## Begin

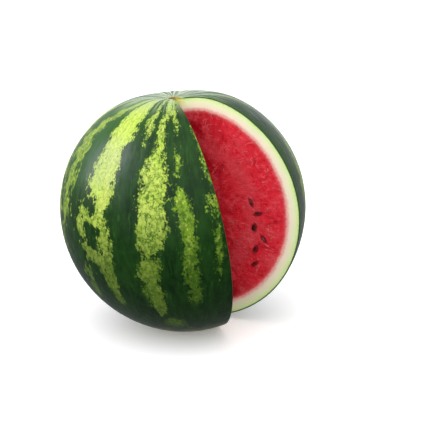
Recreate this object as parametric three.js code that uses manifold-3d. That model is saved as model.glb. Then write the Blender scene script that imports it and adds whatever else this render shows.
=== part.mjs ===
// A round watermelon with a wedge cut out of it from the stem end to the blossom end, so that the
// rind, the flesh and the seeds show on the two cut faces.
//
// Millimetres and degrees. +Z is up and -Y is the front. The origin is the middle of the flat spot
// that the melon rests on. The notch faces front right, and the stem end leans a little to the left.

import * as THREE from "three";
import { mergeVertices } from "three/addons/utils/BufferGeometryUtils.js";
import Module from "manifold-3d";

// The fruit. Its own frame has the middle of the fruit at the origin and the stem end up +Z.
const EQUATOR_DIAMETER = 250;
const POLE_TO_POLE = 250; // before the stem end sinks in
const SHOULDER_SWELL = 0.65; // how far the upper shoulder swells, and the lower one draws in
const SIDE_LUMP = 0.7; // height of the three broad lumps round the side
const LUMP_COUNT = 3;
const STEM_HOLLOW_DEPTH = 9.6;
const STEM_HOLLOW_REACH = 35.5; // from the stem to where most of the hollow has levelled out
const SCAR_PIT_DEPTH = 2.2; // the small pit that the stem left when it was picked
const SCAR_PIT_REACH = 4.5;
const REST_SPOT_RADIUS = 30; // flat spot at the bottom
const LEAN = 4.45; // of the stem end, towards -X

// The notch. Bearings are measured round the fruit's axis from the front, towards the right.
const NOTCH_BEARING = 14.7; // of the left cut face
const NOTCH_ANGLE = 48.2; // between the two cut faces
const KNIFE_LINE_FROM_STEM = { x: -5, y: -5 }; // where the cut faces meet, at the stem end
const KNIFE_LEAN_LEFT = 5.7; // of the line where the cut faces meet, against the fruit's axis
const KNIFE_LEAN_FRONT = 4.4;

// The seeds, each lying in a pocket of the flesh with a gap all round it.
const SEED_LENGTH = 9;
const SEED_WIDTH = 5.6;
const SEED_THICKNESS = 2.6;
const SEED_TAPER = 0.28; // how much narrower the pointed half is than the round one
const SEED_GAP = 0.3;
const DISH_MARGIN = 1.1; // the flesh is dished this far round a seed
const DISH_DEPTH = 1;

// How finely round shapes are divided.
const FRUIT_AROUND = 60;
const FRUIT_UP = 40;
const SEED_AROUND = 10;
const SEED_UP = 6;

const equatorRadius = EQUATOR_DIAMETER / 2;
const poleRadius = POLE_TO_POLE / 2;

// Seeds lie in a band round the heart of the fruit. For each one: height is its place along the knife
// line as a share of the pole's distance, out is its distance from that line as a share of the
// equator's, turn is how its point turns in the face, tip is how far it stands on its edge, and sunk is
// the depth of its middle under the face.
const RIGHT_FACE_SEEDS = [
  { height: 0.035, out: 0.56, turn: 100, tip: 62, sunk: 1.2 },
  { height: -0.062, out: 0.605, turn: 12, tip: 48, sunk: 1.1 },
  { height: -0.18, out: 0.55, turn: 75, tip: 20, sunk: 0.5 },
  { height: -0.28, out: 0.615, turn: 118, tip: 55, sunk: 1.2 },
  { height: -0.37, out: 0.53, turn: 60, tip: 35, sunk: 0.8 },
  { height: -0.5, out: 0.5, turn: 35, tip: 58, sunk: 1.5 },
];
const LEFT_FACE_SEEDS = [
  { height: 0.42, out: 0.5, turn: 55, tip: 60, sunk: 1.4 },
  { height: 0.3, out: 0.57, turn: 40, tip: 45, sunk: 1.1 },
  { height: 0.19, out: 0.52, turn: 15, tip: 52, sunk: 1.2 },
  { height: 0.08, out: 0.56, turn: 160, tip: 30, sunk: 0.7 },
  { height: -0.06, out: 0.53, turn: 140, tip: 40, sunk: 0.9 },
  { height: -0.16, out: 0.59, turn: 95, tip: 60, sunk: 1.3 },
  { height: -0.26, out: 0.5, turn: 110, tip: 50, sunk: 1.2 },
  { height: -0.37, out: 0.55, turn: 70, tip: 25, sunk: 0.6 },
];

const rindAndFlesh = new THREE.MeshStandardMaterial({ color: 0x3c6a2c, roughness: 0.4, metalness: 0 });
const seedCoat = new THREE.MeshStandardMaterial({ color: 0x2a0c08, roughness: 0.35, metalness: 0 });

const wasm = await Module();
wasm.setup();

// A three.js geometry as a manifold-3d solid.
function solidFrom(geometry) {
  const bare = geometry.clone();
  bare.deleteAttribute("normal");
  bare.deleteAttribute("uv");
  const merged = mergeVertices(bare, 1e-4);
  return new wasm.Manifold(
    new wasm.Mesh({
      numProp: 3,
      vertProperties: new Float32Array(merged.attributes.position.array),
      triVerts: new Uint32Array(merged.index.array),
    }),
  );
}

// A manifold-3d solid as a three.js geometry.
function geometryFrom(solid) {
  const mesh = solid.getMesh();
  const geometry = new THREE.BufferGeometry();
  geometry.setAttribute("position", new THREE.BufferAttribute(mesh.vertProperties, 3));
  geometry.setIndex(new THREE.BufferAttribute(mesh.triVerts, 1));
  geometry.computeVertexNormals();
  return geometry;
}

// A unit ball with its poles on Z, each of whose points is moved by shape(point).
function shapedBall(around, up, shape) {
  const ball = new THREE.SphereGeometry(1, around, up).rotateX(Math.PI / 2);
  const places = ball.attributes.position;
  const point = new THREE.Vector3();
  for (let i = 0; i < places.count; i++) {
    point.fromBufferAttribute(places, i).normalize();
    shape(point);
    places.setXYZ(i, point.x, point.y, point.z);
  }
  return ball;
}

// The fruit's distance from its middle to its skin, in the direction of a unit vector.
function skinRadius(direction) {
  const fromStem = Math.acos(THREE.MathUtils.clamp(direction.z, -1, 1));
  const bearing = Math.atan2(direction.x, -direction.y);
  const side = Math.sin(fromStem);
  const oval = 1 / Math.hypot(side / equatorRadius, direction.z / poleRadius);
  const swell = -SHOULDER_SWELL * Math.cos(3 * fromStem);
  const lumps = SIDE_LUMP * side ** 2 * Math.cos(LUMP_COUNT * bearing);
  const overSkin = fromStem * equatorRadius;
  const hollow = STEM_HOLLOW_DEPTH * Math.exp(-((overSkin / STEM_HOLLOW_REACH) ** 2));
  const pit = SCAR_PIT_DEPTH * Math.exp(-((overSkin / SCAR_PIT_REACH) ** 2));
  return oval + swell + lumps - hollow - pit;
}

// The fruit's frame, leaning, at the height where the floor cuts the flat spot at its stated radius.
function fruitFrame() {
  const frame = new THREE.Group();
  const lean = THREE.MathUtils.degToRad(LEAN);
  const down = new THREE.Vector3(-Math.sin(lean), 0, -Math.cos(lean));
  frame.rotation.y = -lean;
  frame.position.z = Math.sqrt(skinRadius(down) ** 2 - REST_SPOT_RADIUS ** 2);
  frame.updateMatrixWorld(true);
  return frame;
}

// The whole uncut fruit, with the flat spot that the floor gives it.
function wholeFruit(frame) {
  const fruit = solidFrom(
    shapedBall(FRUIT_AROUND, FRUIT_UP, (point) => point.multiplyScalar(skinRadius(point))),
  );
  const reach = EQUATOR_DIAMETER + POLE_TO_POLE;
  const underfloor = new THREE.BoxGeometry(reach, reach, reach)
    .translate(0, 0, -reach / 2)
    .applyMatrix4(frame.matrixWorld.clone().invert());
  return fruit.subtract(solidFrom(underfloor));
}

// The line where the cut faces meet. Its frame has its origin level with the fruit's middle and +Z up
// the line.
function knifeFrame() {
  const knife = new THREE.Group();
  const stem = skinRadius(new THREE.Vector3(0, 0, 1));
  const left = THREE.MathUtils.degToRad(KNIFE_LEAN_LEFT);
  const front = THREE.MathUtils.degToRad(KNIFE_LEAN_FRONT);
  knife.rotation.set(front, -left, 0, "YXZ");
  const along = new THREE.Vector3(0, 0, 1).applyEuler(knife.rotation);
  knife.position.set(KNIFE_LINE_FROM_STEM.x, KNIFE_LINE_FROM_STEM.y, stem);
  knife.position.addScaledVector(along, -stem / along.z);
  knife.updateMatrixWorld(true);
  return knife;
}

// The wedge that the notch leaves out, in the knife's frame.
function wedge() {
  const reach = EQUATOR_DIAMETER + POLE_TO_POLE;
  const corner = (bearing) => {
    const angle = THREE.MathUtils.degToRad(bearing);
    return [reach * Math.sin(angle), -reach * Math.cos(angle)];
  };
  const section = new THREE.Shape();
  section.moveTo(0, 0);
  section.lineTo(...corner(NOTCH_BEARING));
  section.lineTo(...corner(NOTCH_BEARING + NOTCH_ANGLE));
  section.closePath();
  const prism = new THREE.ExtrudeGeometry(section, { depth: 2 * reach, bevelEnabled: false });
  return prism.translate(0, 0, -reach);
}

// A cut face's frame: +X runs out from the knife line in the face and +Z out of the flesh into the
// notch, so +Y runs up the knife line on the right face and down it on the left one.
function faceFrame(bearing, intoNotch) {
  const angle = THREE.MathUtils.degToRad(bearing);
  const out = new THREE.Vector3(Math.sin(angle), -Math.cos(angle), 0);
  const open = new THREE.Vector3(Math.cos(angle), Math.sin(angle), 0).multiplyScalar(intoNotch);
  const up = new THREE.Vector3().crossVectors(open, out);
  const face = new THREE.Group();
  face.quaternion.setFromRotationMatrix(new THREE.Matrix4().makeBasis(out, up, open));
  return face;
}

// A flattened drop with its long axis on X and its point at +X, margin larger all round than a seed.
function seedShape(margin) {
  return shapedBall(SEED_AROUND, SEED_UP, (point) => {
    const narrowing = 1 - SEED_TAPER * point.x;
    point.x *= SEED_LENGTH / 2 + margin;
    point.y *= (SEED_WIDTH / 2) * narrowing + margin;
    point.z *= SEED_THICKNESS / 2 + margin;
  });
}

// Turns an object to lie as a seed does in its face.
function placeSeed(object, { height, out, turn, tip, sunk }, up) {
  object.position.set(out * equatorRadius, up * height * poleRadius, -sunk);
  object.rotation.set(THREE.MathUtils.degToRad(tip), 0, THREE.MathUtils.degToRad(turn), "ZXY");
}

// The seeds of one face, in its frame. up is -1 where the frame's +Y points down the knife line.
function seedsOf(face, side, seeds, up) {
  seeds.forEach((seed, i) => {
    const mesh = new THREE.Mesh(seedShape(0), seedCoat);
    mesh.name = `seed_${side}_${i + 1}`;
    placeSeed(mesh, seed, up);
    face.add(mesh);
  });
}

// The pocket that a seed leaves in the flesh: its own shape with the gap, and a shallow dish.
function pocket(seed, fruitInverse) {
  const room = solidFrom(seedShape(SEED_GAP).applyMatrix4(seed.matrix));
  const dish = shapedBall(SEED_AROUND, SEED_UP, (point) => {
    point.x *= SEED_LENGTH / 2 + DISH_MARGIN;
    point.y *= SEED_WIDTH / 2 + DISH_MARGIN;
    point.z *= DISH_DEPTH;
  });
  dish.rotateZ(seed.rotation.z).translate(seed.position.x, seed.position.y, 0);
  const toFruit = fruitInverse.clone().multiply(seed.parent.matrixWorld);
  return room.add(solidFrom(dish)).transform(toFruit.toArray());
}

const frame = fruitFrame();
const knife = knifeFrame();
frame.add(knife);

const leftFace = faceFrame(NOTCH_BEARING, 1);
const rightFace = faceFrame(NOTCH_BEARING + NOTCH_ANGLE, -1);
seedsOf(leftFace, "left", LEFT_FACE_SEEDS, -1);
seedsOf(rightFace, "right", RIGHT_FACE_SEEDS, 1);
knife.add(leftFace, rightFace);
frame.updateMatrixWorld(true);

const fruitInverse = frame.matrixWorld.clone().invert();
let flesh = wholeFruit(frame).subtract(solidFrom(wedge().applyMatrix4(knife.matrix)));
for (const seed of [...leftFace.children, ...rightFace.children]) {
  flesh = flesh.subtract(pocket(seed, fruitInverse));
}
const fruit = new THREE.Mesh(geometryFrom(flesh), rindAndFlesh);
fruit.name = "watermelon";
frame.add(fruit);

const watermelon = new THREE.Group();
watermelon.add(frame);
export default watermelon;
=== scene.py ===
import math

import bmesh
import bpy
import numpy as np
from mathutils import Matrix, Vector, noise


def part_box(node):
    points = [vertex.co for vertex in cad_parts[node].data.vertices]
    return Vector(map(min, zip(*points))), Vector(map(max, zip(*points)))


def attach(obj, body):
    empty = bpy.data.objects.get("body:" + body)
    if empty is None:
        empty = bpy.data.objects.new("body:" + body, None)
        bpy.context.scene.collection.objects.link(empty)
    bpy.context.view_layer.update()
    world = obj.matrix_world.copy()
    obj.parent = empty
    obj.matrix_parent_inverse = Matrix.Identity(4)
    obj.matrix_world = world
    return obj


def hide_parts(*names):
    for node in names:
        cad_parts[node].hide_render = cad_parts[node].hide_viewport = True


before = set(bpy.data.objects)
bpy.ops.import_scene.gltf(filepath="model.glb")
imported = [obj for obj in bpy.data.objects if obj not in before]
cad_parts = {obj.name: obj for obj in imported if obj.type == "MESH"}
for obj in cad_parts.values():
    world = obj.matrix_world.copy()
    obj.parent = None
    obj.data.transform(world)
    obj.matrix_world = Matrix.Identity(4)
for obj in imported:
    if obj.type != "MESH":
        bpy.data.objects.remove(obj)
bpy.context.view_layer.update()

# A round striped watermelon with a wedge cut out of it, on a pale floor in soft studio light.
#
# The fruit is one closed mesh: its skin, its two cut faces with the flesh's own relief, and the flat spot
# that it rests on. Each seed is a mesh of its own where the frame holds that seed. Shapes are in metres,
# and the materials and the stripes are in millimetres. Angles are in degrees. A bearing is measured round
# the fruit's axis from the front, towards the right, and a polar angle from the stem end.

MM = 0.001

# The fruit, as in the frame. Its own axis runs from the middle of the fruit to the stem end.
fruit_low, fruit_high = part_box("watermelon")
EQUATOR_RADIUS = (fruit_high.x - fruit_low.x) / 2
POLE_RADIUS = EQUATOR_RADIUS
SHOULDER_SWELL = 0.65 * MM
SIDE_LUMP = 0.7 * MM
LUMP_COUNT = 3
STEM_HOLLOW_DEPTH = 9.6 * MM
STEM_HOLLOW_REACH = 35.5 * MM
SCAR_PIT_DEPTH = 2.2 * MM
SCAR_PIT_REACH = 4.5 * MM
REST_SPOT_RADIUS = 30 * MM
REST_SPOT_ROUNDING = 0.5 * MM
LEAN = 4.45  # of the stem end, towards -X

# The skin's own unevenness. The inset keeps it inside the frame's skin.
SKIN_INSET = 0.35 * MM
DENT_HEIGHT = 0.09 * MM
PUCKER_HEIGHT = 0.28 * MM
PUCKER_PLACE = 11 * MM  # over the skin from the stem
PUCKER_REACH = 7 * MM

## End
## Begin

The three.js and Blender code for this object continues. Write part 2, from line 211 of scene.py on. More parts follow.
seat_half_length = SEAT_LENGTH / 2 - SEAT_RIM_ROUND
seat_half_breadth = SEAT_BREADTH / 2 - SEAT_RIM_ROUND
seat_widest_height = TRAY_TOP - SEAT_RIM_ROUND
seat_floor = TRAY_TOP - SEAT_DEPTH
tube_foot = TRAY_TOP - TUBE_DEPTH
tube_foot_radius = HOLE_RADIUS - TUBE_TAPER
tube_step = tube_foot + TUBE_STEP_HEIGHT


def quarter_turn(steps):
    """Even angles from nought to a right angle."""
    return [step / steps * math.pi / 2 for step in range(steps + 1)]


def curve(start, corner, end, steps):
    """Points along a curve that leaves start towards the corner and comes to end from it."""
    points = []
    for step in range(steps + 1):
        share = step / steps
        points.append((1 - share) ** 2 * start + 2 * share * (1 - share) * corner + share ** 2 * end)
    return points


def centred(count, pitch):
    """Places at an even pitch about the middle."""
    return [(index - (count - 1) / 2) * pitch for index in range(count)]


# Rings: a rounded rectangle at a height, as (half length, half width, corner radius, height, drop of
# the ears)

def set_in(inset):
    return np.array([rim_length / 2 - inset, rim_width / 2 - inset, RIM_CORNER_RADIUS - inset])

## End

**Goal:** Go through the material above and output exactly the lines from the one containing "const leftFace = faceFrame(NOTCH_BEARING, 1);" through the one containing "before = set(bpy.data.objects)".

**Answer below:**
const leftFace = faceFrame(NOTCH_BEARING, 1);
const rightFace = faceFrame(NOTCH_BEARING + NOTCH_ANGLE, -1);
seedsOf(leftFace, "left", LEFT_FACE_SEEDS, -1);
seedsOf(rightFace, "right", RIGHT_FACE_SEEDS, 1);
knife.add(leftFace, rightFace);
frame.updateMatrixWorld(true);

const fruitInverse = frame.matrixWorld.clone().invert();
let flesh = wholeFruit(frame).subtract(solidFrom(wedge().applyMatrix4(knife.matrix)));
for (const seed of [...leftFace.children, ...rightFace.children]) {
  flesh = flesh.subtract(pocket(seed, fruitInverse));
}
const fruit = new THREE.Mesh(geometryFrom(flesh), rindAndFlesh);
fruit.name = "watermelon";
frame.add(fruit);

const watermelon = new THREE.Group();
watermelon.add(frame);
export default watermelon;
=== scene.py ===
import math

import bmesh
import bpy
import numpy as np
from mathutils import Matrix, Vector, noise


def part_box(node):
    points = [vertex.co for vertex in cad_parts[node].data.vertices]
    return Vector(map(min, zip(*points))), Vector(map(max, zip(*points)))


def attach(obj, body):
    empty = bpy.data.objects.get("body:" + body)
    if empty is None:
        empty = bpy.data.objects.new("body:" + body, None)
        bpy.context.scene.collection.objects.link(empty)
    bpy.context.view_layer.update()
    world = obj.matrix_world.copy()
    obj.parent = empty
    obj.matrix_parent_inverse = Matrix.Identity(4)
    obj.matrix_world = world
    return obj


def hide_parts(*names):
    for node in names:
        cad_parts[node].hide_render = cad_parts[node].hide_viewport = True


before = set(bpy.data.objects)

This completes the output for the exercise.